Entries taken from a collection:
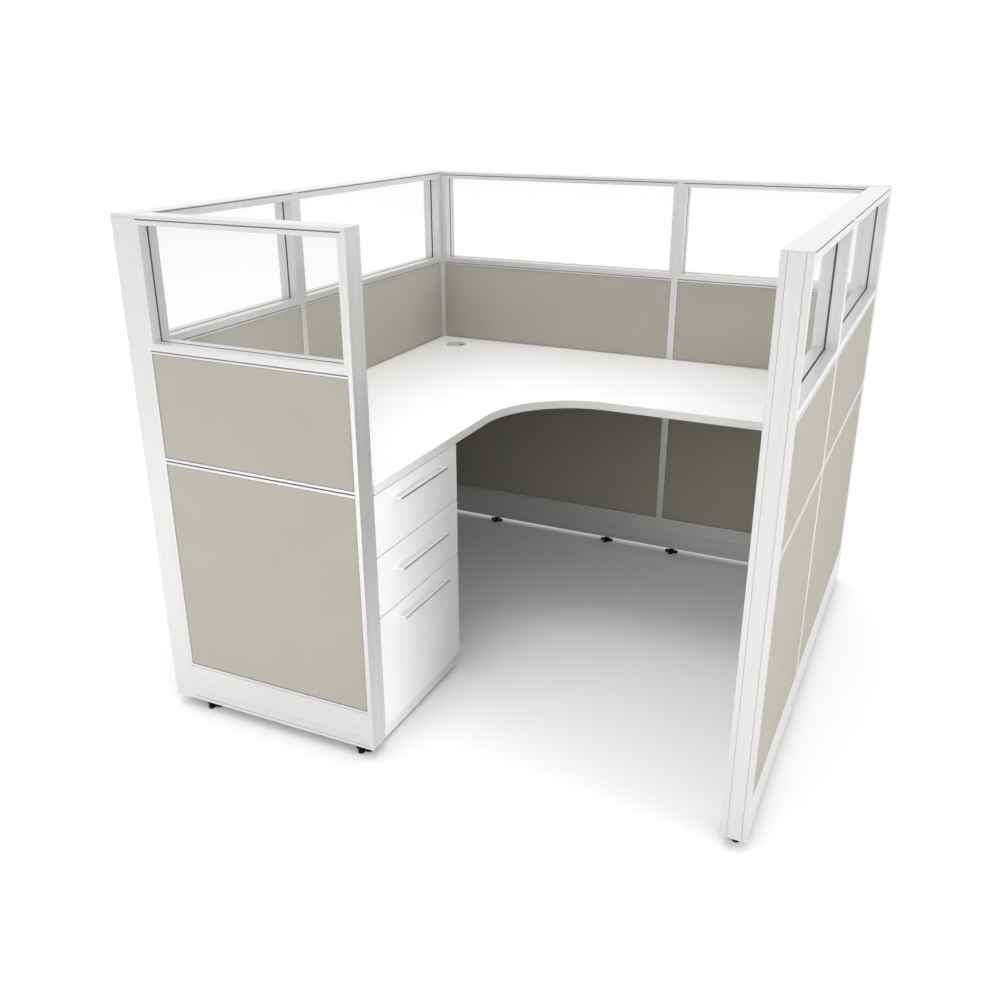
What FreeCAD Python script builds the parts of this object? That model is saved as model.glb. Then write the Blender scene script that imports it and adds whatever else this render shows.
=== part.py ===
import FreeCAD, Part
import math
import os

# Cubicle workstation, in millimetres: seven glazed panel bays stand round three sides and a
# short front wing, an L-shaped worktop hangs on them, and a three-drawer pedestal stands
# under its left run. The sizes below are laid out from the outer corner of the front left
# post: +X runs along the back wall, +Y to the back, +Z up. Each finished piece is moved so
# that the origin lies on the floor in the middle of the footprint.

# Bays and their heights, from the floor up
PANEL_THICKNESS = 60.0
NARROW_BAY = 590.0
WIDE_BAY = 890.0
FOOT_GAP = 28.0
BASE_HEIGHT = 116.0
LOWER_TILE_HEIGHT = 586.0
MID_RAIL_HEIGHT = 17.0
UPPER_TILE_HEIGHT = 270.0
CROWN_HEIGHT = 5.0
SILL_HEIGHT = 18.0
OPENING_HEIGHT = 280.0
HEAD_HEIGHT = 11.0
CAP_HEIGHT = 9.0
FLAT_CAP_HEIGHT = 3.0
REVEAL_HEIGHT = 3.0
REVEAL_DEPTH = 4.0

# Clearances and seats
SEAT_GAP = 0.3
TILE_GAP = 0.5
RUNNING_GAP = 0.3
OVERRUN = 5.0
MATCH_GAP = 0.01

# Edge channel of a bay, and the cover strip of a free end
EDGE_WIDTH = 12.0
EDGE_WALL = 2.0
EDGE_LIP = 5.0
STRIP_WIDTH = 34.0
STRIP_THICKNESS = 2.0

# Corner posts
POST_WALL = 2.5
POST_CORNER_EASE = 1.5
POST_CAP_RISE = 1.5
POST_CAP_PLUG = 20.0
POST_CAP_EASE = 1.0

# Welded steel frame inside a bay
TUBE_WIDTH = 25.0
TUBE_WALL = 1.5
FRAME_FOOT_RISE = 6.0

# Fabric tiles
TILE_THICKNESS = 12.0
TILE_SETBACK = 1.0
TILE_EDGE_EASE = 2.0

# Mid rail
MID_RAIL_GROOVE = 3.0
MID_RAIL_GROOVE_DEPTH = 4.0

# Base cover section
COVER_WALL = 1.5
COVER_FACE_SETBACK = 0.8
COVER_TOP_LIP = 6.0
COVER_BOTTOM_LIP = 9.0
COVER_GROOVE = 2.5
COVER_GROOVE_DEPTH = 2.2
COVER_RETURN = 8.0

# Glazing
STILE_WIDTH = 9.0
GLASS_THICKNESS = 3.0
GASKET_WALL = 0.8
GASKET_PROUD = 0.3
GROOVE_DEPTH = 6.0

# Levelling glides
NARROW_GLIDE_INSET = 48.0
WIDE_GLIDE_INSET = 210.0
GLIDE_REACH = 24.0
GLIDE_ARM_WIDTH = 16.0
GLIDE_ARM_EASE = 5.0
GLIDE_PAD_HEIGHT = 8.0
GLIDE_NECK_RADIUS = 9.0
GLIDE_NECK_HEIGHT = 5.0
STEM_RADIUS = 5.0
STEM_ENGAGEMENT = 18.0
NUT_RADIUS = 9.0
NUT_HEIGHT = 6.0
GLIDE_ARMS = 4
PAD_SIDES = 12
STEM_SIDES = 6
NUT_SIDES = 6

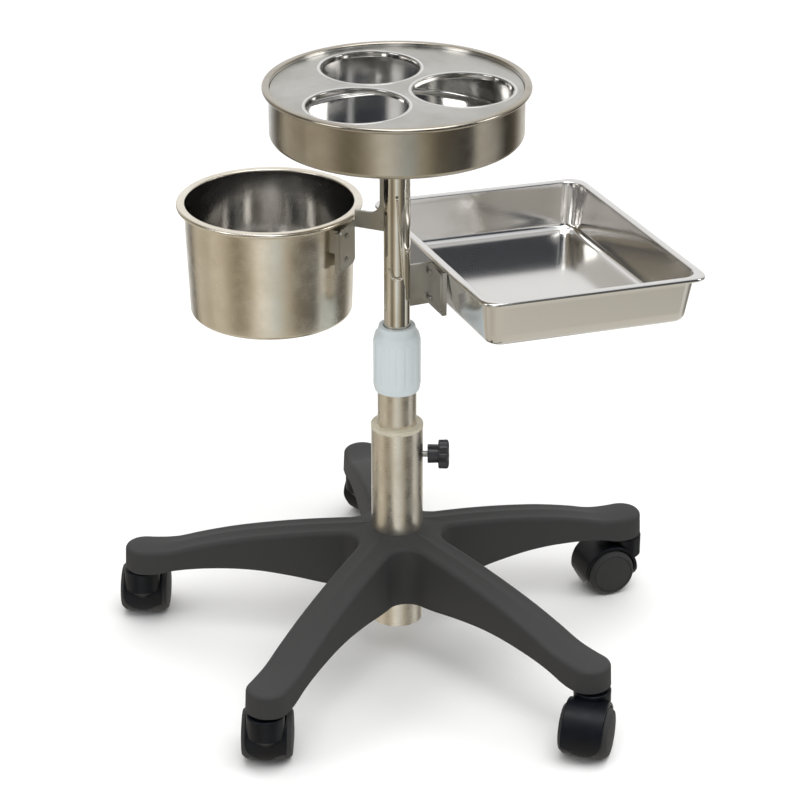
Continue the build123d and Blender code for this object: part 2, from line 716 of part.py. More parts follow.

Exercise requirements: Reproduce each line verbatim.

Result for this task:
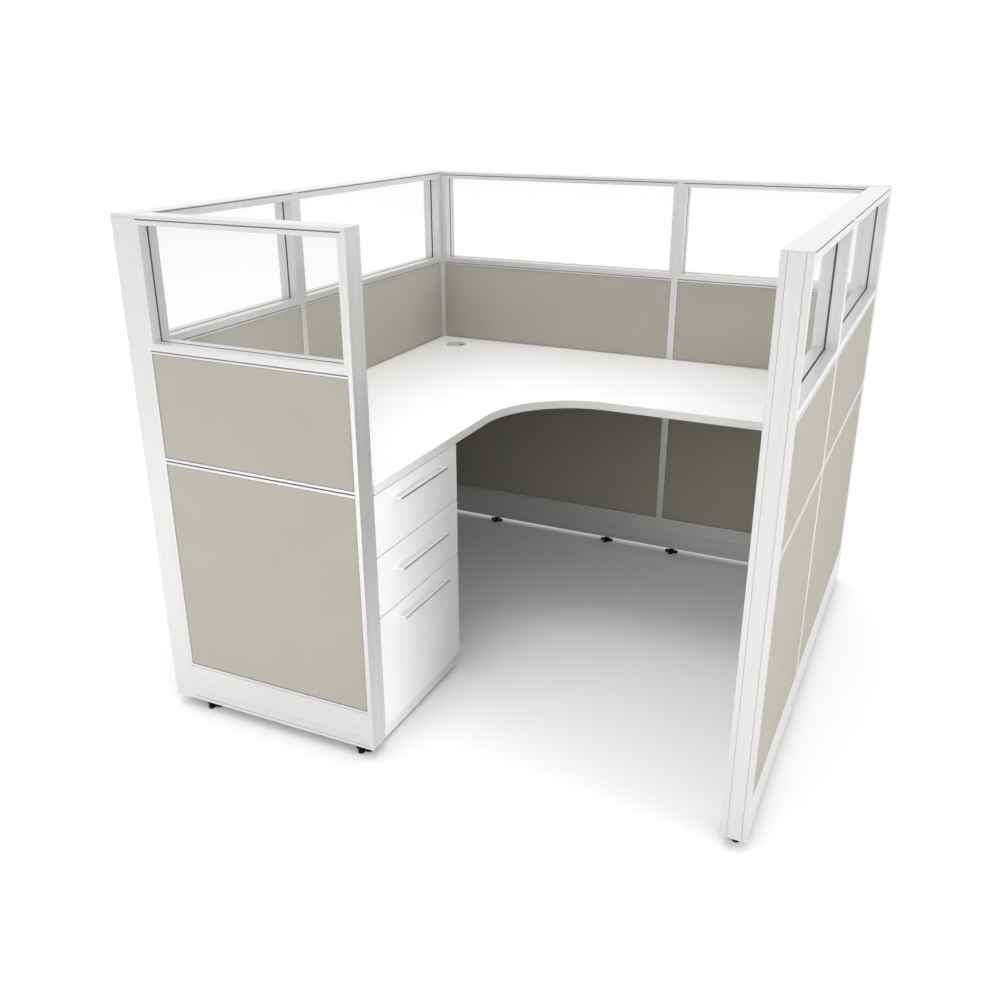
What FreeCAD Python script builds the parts of this object? That model is saved as model.glb. Then write the Blender scene script that imports it and adds whatever else this render shows.
=== part.py ===
import FreeCAD, Part
import math
import os

# Cubicle workstation, in millimetres: seven glazed panel bays stand round three sides and a
# short front wing, an L-shaped worktop hangs on them, and a three-drawer pedestal stands
# under its left run. The sizes below are laid out from the outer corner of the front left
# post: +X runs along the back wall, +Y to the back, +Z up. Each finished piece is moved so
# that the origin lies on the floor in the middle of the footprint.

# Bays and their heights, from the floor up
PANEL_THICKNESS = 60.0
NARROW_BAY = 590.0
WIDE_BAY = 890.0
FOOT_GAP = 28.0
BASE_HEIGHT = 116.0
LOWER_TILE_HEIGHT = 586.0
MID_RAIL_HEIGHT = 17.0
UPPER_TILE_HEIGHT = 270.0
CROWN_HEIGHT = 5.0
SILL_HEIGHT = 18.0
OPENING_HEIGHT = 280.0
HEAD_HEIGHT = 11.0
CAP_HEIGHT = 9.0
FLAT_CAP_HEIGHT = 3.0
REVEAL_HEIGHT = 3.0
REVEAL_DEPTH = 4.0

# Clearances and seats
SEAT_GAP = 0.3
TILE_GAP = 0.5
RUNNING_GAP = 0.3
OVERRUN = 5.0
MATCH_GAP = 0.01

# Edge channel of a bay, and the cover strip of a free end
EDGE_WIDTH = 12.0
EDGE_WALL = 2.0
EDGE_LIP = 5.0
STRIP_WIDTH = 34.0
STRIP_THICKNESS = 2.0

# Corner posts
POST_WALL = 2.5
POST_CORNER_EASE = 1.5
POST_CAP_RISE = 1.5
POST_CAP_PLUG = 20.0
POST_CAP_EASE = 1.0

# Welded steel frame inside a bay
TUBE_WIDTH = 25.0
TUBE_WALL = 1.5
FRAME_FOOT_RISE = 6.0

# Fabric tiles
TILE_THICKNESS = 12.0
TILE_SETBACK = 1.0
TILE_EDGE_EASE = 2.0

# Mid rail
MID_RAIL_GROOVE = 3.0
MID_RAIL_GROOVE_DEPTH = 4.0

# Base cover section
COVER_WALL = 1.5
COVER_FACE_SETBACK = 0.8
COVER_TOP_LIP = 6.0
COVER_BOTTOM_LIP = 9.0
COVER_GROOVE = 2.5
COVER_GROOVE_DEPTH = 2.2
COVER_RETURN = 8.0

# Glazing
STILE_WIDTH = 9.0
GLASS_THICKNESS = 3.0
GASKET_WALL = 0.8
GASKET_PROUD = 0.3
GROOVE_DEPTH = 6.0

# Levelling glides
NARROW_GLIDE_INSET = 48.0
WIDE_GLIDE_INSET = 210.0
GLIDE_REACH = 24.0
GLIDE_ARM_WIDTH = 16.0
GLIDE_ARM_EASE = 5.0
GLIDE_PAD_HEIGHT = 8.0
GLIDE_NECK_RADIUS = 9.0
GLIDE_NECK_HEIGHT = 5.0
STEM_RADIUS = 5.0
STEM_ENGAGEMENT = 18.0
NUT_RADIUS = 9.0
NUT_HEIGHT = 6.0
GLIDE_ARMS = 4
PAD_SIDES = 12
STEM_SIDES = 6
NUT_SIDES = 6

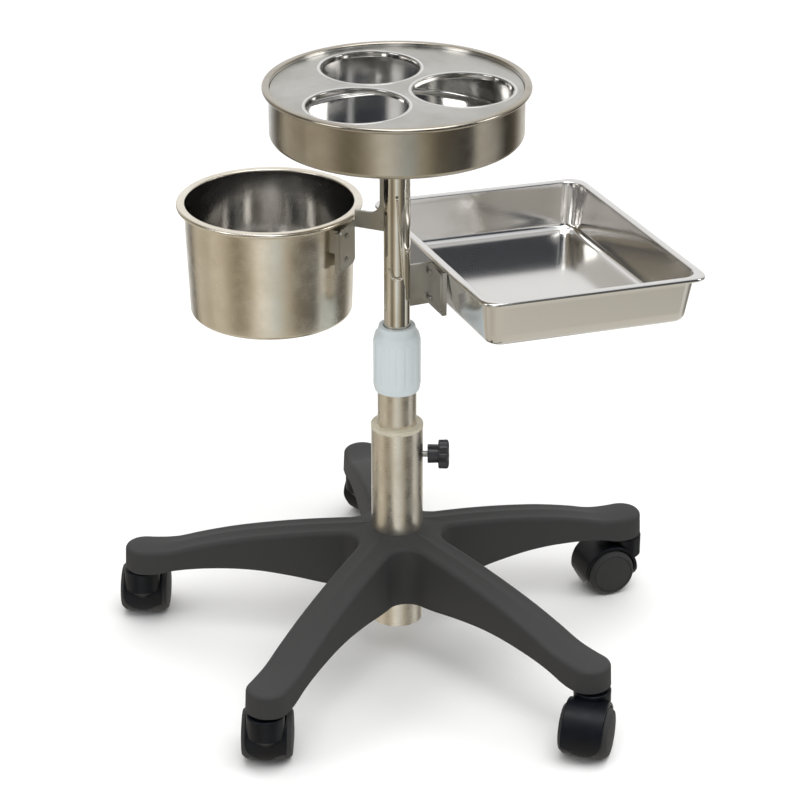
Continue the build123d and Blender code for this object: part 2, from line 716 of part.py. More parts follow.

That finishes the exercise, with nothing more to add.